■ Saved data entries ■
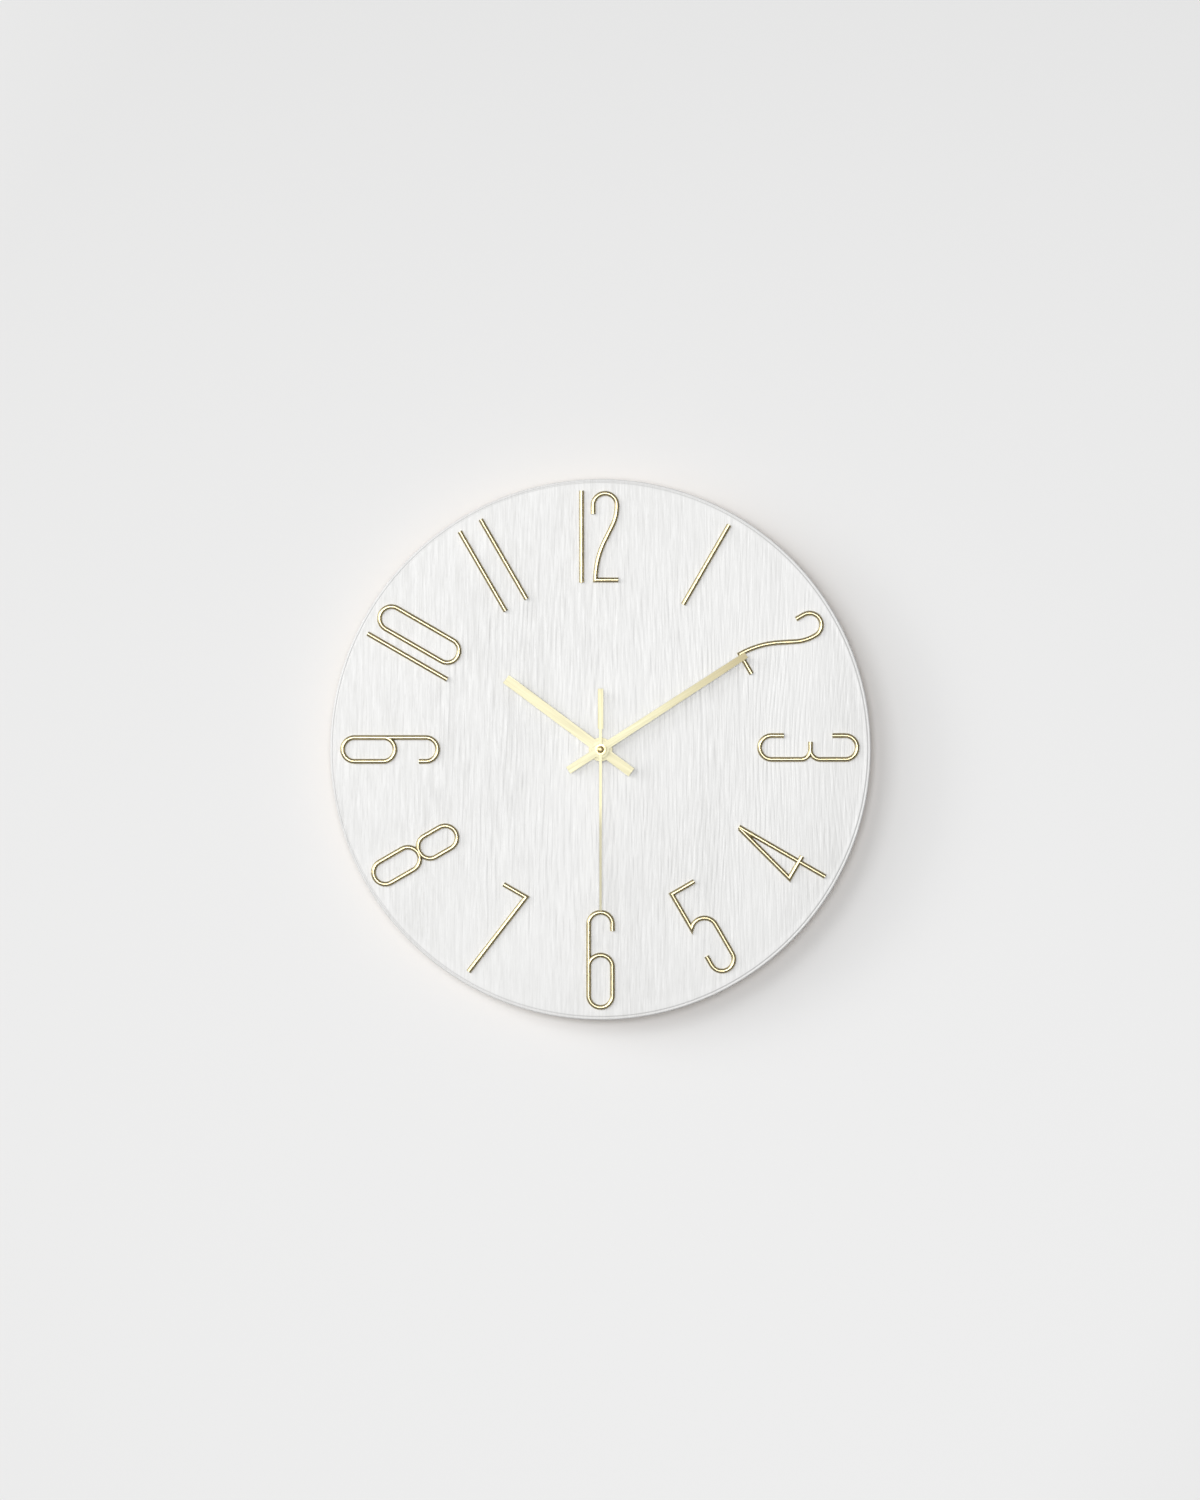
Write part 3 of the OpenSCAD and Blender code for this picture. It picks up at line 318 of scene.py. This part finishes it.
def acetal_material():
    s = Shade("acetal", (0.80, 0.785, 0.72), 0.38, Subsurface_Weight=0.15, Subsurface_Scale=0.001)
    s.tint(s.noise(200, 3, 0.6), (0.73, 0.71, 0.63), 0.45, 0.75)
    s.sheen_of(s.noise(500, 2, 0.6), 0.32, 0.48)
    s.bump(s.noise(1800, 3, 0.6), 0.006, 0.6)
    return s.mat


def sheet_material(name, color, rough, stretch):
    s = Shade(name, color, rough, 1.0)
    rolled = s.noise(3200, 3, 0.6, stretch)
    s.tint(rolled, tuple(v * 0.8 for v in color), 0.45, 0.75)
    s.tint(s.noise(150, 3, 0.6), tuple(v * 0.88 for v in color), 0.50, 0.80)
    s.sheen_of(rolled, rough * 0.8, rough * 1.3)
    s.bump(rolled, 0.006, 0.6)
    return s.mat


def sleeve_material():
    s = Shade("cell_sleeve_green", (0.045, 0.19, 0.085), 0.28, Coat_Weight=0.4, Coat_Roughness=0.12)
    s.tint(s.noise(70, 2, 0.5), (0.055, 0.215, 0.10), 0.40, 0.75)
    s.sheen_of(s.noise(600, 3, 0.6), 0.22, 0.36)
    s.bump(s.noise(900, 2, 0.5, (0.1, 1.0, 1.0)), 0.006, 0.5)
    return s.mat


def laminate_material():
    s = Shade("board_green", (0.035, 0.17, 0.07), 0.34, Coat_Weight=0.3, Coat_Roughness=0.15)
    warp = s.noise(2600, 1, 0.5, (1, 1, 0.1))
    weft = s.noise(2600, 1, 0.5, (0.1, 1, 1))
    weave = s.math("MULTIPLY", warp, weft)
    traces = s.noise(420, 0, 0.5, (1.0, 1.0, 0.18))
    s.tint(traces, (0.075, 0.27, 0.12), 0.50, 0.54)
    s.bump(weave, 0.02, 0.7)
    s.bump(s.ramp(traces, 0.0, 1.0, 0.50, 0.54), 0.03, 0.7)
    return s.mat


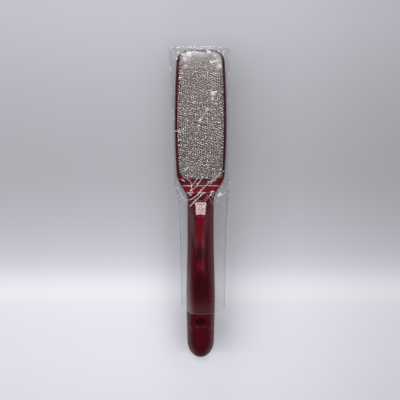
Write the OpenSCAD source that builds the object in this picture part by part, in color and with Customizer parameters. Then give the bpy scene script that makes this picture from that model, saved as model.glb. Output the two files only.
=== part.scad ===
// A foot file: one moulded translucent handle with a toothed metal plate bonded into
// each face of its head, packed in a clear film sleeve that pulls off over the head.
// X runs across the file, Y along it with the head at +Y, and Z is up from the table.
// The origin is on the table, under the middle of the file in its sleeve.

/* [File] */
// Length of the file, tail to head
file_len = 260; // [240:1:280]

/* [Head] */
// Length of the head, from its outer end to the shoulder
head_len = 105; // [95:1:115]
// Width of the head where it is widest
head_w = 44.4; // [42:0.1:48]
// Width of the head at its outer end, before the corners
head_end_w = 39.7; // [37:0.1:42]
// Width of the head where the shoulder starts
head_root_w = 41.2; // [39:0.1:42]
// Thickness of the head, rim to rim
head_t = 5.6; // [5:0.1:7]
// Radius of the head's two outer corners in plan
head_corner_r = 10.5; // [8:0.5:13]
// Radius round the edges of the head
head_edge_r = 1.2; // [0.6:0.1:1.6]

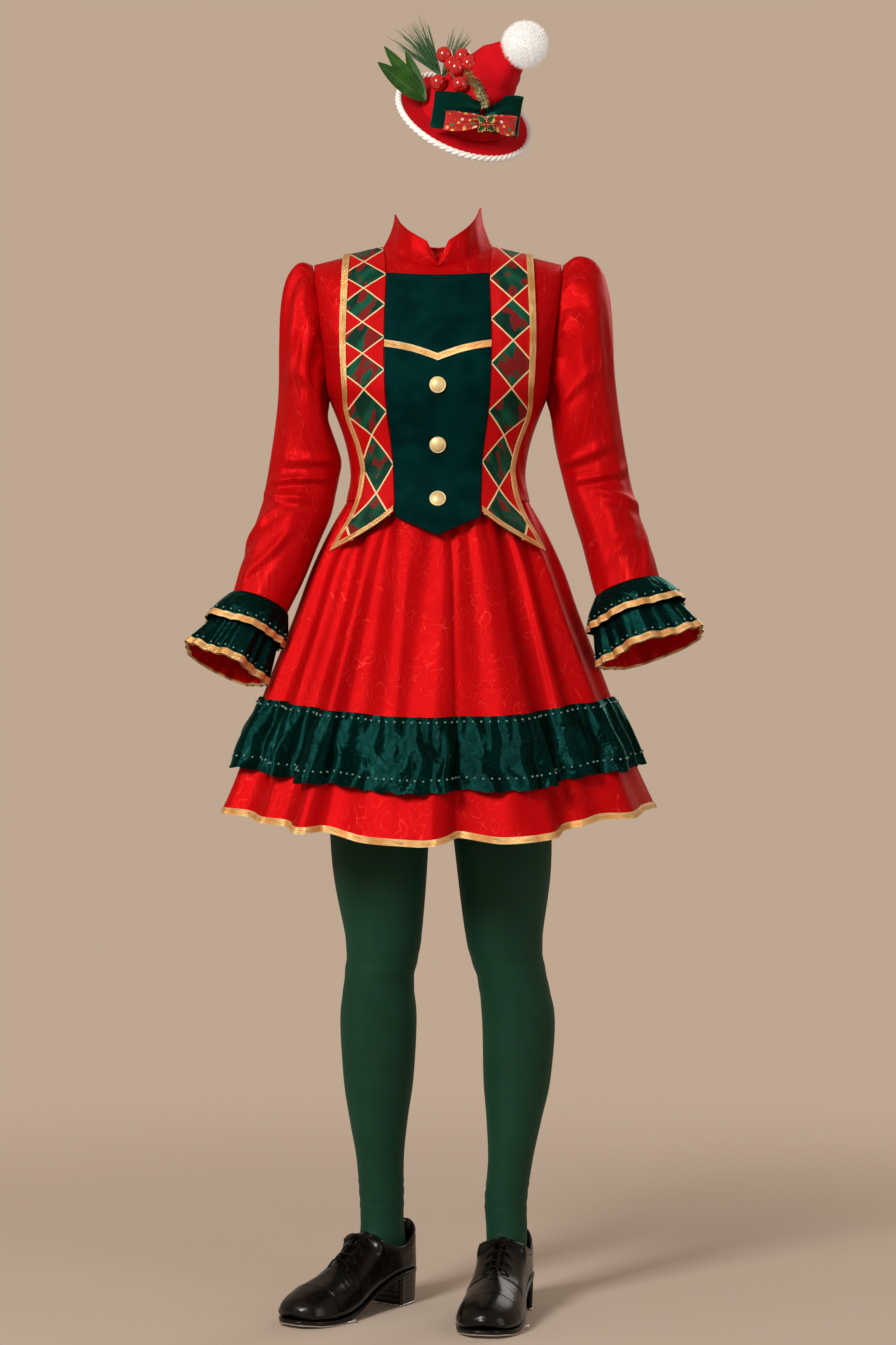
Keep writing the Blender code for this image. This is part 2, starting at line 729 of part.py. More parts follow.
def harlequin(side, front):
    """A harlequin panel from the shoulder seam over the waist, with its gold binding."""
    sign = SIDE[side]
    columns = mirrored(FRONT_COLUMNS)
    picked = np.flatnonzero((sign * columns >= 1) & (sign * columns <= 2))
    size = abs(columns[picked])
    ends = HARLEQUIN_CORNER + (HARLEQUIN_TIP - HARLEQUIN_CORNER) * (size - 1)
    grid, normal = overlay(front, picked, columns[picked], ends, slice(0, len(front)))
    inner, outer = (0, 2) if sign > 0 else (2, 0)
    grid[:, inner] += (grid[:, 1] - grid[:, inner]) * PANEL_INSET["seam"]
    grid[-1] += (grid[-2] - grid[-1]) * PANEL_INSET["shoulder"]
    low = CLOTH + GAP
    wall(
        f"harlequin_{side}",
        grid + normal * (low + VELVET),
        grid + normal * low,
        "harlequin_print",
        flip=lambda *_: sign > 0,
    )
    raised = [step_from(grid, 0, column, (1, column), RIBBON_WIDTH) for column in (inner, 1)]
    drawn_in = [step_from(grid, row, outer, (row, 1), RIBBON_WIDTH) for row in range(len(grid))]
    drawn_in[0] = drawn_in[0] + raised[1] - grid[0, 1]
    edge = [grid[0, inner], grid[0, 1], *grid[:, outer]]
    normals = [normal[0, inner], normal[0, 1], *normal[:, outer]]
    lines = np.array((edge, raised + drawn_in))[:, ::-1]
    normals = np.array(normals)[::-1]
    low += VELVET + BINDING_LIFT
    wall(
        f"harlequin_binding_{side}",
        lines + normals * (low + RIBBON),
        lines + normals * low,
        "gold_ribbon",
        flip=lambda _, column: column < len(grid) - 1,
    )


def collar(front, back):
    """The standing collar, open in a notch at the front and low behind the neck."""
    rows = []
    for grid, columns, rises in (
        (front, mirrored(FRONT_COLUMNS), FRONT_COLLAR),
        (back, mirrored(BACK_COLUMNS), BACK_COLLAR),
    ):
        picked = np.flatnonzero(abs(columns) <= 1)
        size = abs(columns[picked])
        base = grid[-1, picked]
        rows.append((base, straight(rises, "rise", size), straight(rises, "lean", size)))
    (front_base, front_rise, front_lean), (back_base, back_rise, back_lean) = rows
    base = np.concatenate([front_base, back_base[-2:0:-1]])
    rise = np.concatenate([front_rise, back_rise[-2:0:-1]])[:, None]
    lean = np.concatenate([front_lean, back_lean[-2:0:-1]])[:, None]
    away = base * (1, 1, 0)
    away /= np.linalg.norm(away, axis=1, keepdims=True)
    base = base + (0, 0, CLOTH + GAP)
    top = base + away * lean + np.array((0, 0, 1)) * rise
    grid = np.array([base, (base + top) / 2 + away * COLLAR_BULGE, top])
    normal = np.broadcast_to(away, grid.shape)
    wall("collar", grid + normal * CLOTH, grid, "red_satin", closed=True)


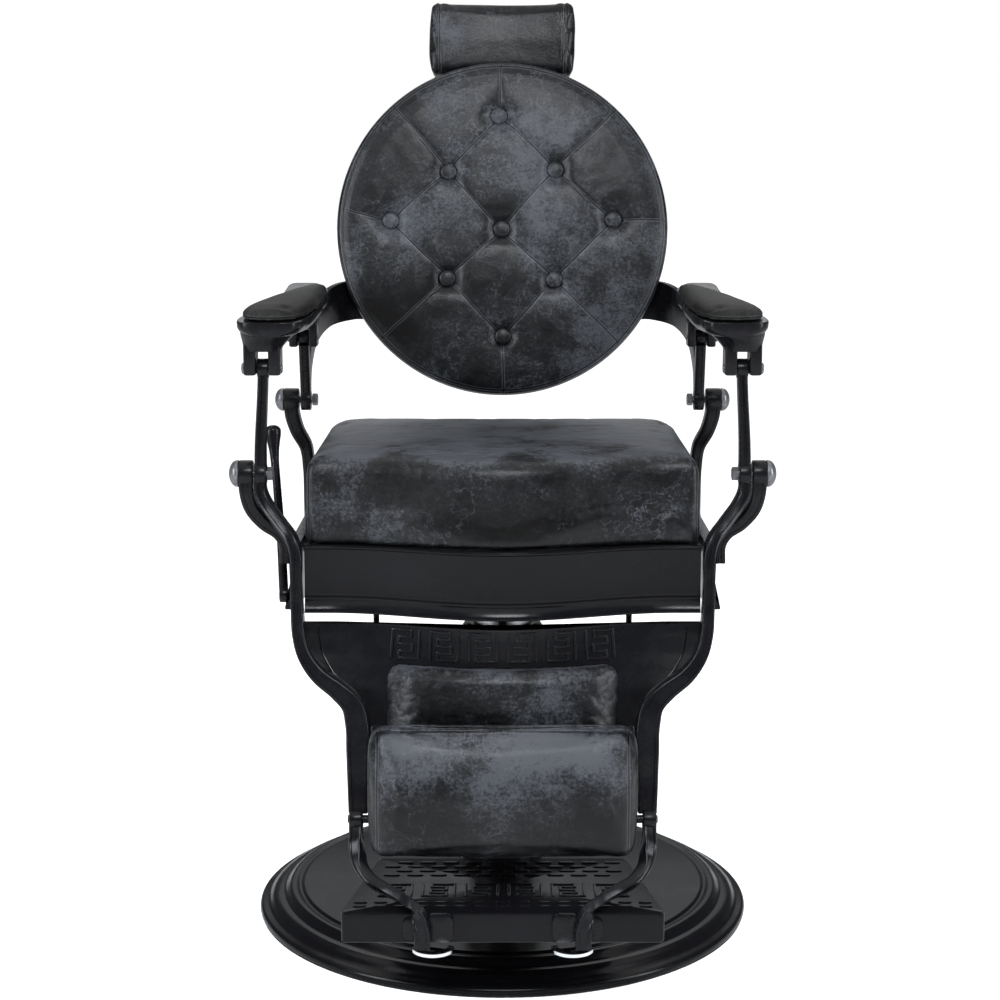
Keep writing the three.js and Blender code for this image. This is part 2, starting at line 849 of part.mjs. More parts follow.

■ Goal of the exercise ■
Give the data again exactly as written, with all pictures left out.

■ The completed task ■
Write part 3 of the OpenSCAD and Blender code for this picture. It picks up at line 318 of scene.py. This part finishes it.
def acetal_material():
    s = Shade("acetal", (0.80, 0.785, 0.72), 0.38, Subsurface_Weight=0.15, Subsurface_Scale=0.001)
    s.tint(s.noise(200, 3, 0.6), (0.73, 0.71, 0.63), 0.45, 0.75)
    s.sheen_of(s.noise(500, 2, 0.6), 0.32, 0.48)
    s.bump(s.noise(1800, 3, 0.6), 0.006, 0.6)
    return s.mat


def sheet_material(name, color, rough, stretch):
    s = Shade(name, color, rough, 1.0)
    rolled = s.noise(3200, 3, 0.6, stretch)
    s.tint(rolled, tuple(v * 0.8 for v in color), 0.45, 0.75)
    s.tint(s.noise(150, 3, 0.6), tuple(v * 0.88 for v in color), 0.50, 0.80)
    s.sheen_of(rolled, rough * 0.8, rough * 1.3)
    s.bump(rolled, 0.006, 0.6)
    return s.mat


def sleeve_material():
    s = Shade("cell_sleeve_green", (0.045, 0.19, 0.085), 0.28, Coat_Weight=0.4, Coat_Roughness=0.12)
    s.tint(s.noise(70, 2, 0.5), (0.055, 0.215, 0.10), 0.40, 0.75)
    s.sheen_of(s.noise(600, 3, 0.6), 0.22, 0.36)
    s.bump(s.noise(900, 2, 0.5, (0.1, 1.0, 1.0)), 0.006, 0.5)
    return s.mat


def laminate_material():
    s = Shade("board_green", (0.035, 0.17, 0.07), 0.34, Coat_Weight=0.3, Coat_Roughness=0.15)
    warp = s.noise(2600, 1, 0.5, (1, 1, 0.1))
    weft = s.noise(2600, 1, 0.5, (0.1, 1, 1))
    weave = s.math("MULTIPLY", warp, weft)
    traces = s.noise(420, 0, 0.5, (1.0, 1.0, 0.18))
    s.tint(traces, (0.075, 0.27, 0.12), 0.50, 0.54)
    s.bump(weave, 0.02, 0.7)
    s.bump(s.ramp(traces, 0.0, 1.0, 0.50, 0.54), 0.03, 0.7)
    return s.mat


Write the OpenSCAD source that builds the object in this picture part by part, in color and with Customizer parameters. Then give the bpy scene script that makes this picture from that model, saved as model.glb. Output the two files only.
=== part.scad ===
// A foot file: one moulded translucent handle with a toothed metal plate bonded into
// each face of its head, packed in a clear film sleeve that pulls off over the head.
// X runs across the file, Y along it with the head at +Y, and Z is up from the table.
// The origin is on the table, under the middle of the file in its sleeve.

/* [File] */
// Length of the file, tail to head
file_len = 260; // [240:1:280]

/* [Head] */
// Length of the head, from its outer end to the shoulder
head_len = 105; // [95:1:115]
// Width of the head where it is widest
head_w = 44.4; // [42:0.1:48]
// Width of the head at its outer end, before the corners
head_end_w = 39.7; // [37:0.1:42]
// Width of the head where the shoulder starts
head_root_w = 41.2; // [39:0.1:42]
// Thickness of the head, rim to rim
head_t = 5.6; // [5:0.1:7]
// Radius of the head's two outer corners in plan
head_corner_r = 10.5; // [8:0.5:13]
// Radius round the edges of the head
head_edge_r = 1.2; // [0.6:0.1:1.6]

Keep writing the Blender code for this image. This is part 2, starting at line 729 of part.py. More parts follow.
def harlequin(side, front):
    """A harlequin panel from the shoulder seam over the waist, with its gold binding."""
    sign = SIDE[side]
    columns = mirrored(FRONT_COLUMNS)
    picked = np.flatnonzero((sign * columns >= 1) & (sign * columns <= 2))
    size = abs(columns[picked])
    ends = HARLEQUIN_CORNER + (HARLEQUIN_TIP - HARLEQUIN_CORNER) * (size - 1)
    grid, normal = overlay(front, picked, columns[picked], ends, slice(0, len(front)))
    inner, outer = (0, 2) if sign > 0 else (2, 0)
    grid[:, inner] += (grid[:, 1] - grid[:, inner]) * PANEL_INSET["seam"]
    grid[-1] += (grid[-2] - grid[-1]) * PANEL_INSET["shoulder"]
    low = CLOTH + GAP
    wall(
        f"harlequin_{side}",
        grid + normal * (low + VELVET),
        grid + normal * low,
        "harlequin_print",
        flip=lambda *_: sign > 0,
    )
    raised = [step_from(grid, 0, column, (1, column), RIBBON_WIDTH) for column in (inner, 1)]
    drawn_in = [step_from(grid, row, outer, (row, 1), RIBBON_WIDTH) for row in range(len(grid))]
    drawn_in[0] = drawn_in[0] + raised[1] - grid[0, 1]
    edge = [grid[0, inner], grid[0, 1], *grid[:, outer]]
    normals = [normal[0, inner], normal[0, 1], *normal[:, outer]]
    lines = np.array((edge, raised + drawn_in))[:, ::-1]
    normals = np.array(normals)[::-1]
    low += VELVET + BINDING_LIFT
    wall(
        f"harlequin_binding_{side}",
        lines + normals * (low + RIBBON),
        lines + normals * low,
        "gold_ribbon",
        flip=lambda _, column: column < len(grid) - 1,
    )


def collar(front, back):
    """The standing collar, open in a notch at the front and low behind the neck."""
    rows = []
    for grid, columns, rises in (
        (front, mirrored(FRONT_COLUMNS), FRONT_COLLAR),
        (back, mirrored(BACK_COLUMNS), BACK_COLLAR),
    ):
        picked = np.flatnonzero(abs(columns) <= 1)
        size = abs(columns[picked])
        base = grid[-1, picked]
        rows.append((base, straight(rises, "rise", size), straight(rises, "lean", size)))
    (front_base, front_rise, front_lean), (back_base, back_rise, back_lean) = rows
    base = np.concatenate([front_base, back_base[-2:0:-1]])
    rise = np.concatenate([front_rise, back_rise[-2:0:-1]])[:, None]
    lean = np.concatenate([front_lean, back_lean[-2:0:-1]])[:, None]
    away = base * (1, 1, 0)
    away /= np.linalg.norm(away, axis=1, keepdims=True)
    base = base + (0, 0, CLOTH + GAP)
    top = base + away * lean + np.array((0, 0, 1)) * rise
    grid = np.array([base, (base + top) / 2 + away * COLLAR_BULGE, top])
    normal = np.broadcast_to(away, grid.shape)
    wall("collar", grid + normal * CLOTH, grid, "red_satin", closed=True)


Keep writing the three.js and Blender code for this image. This is part 2, starting at line 849 of part.mjs. More parts follow.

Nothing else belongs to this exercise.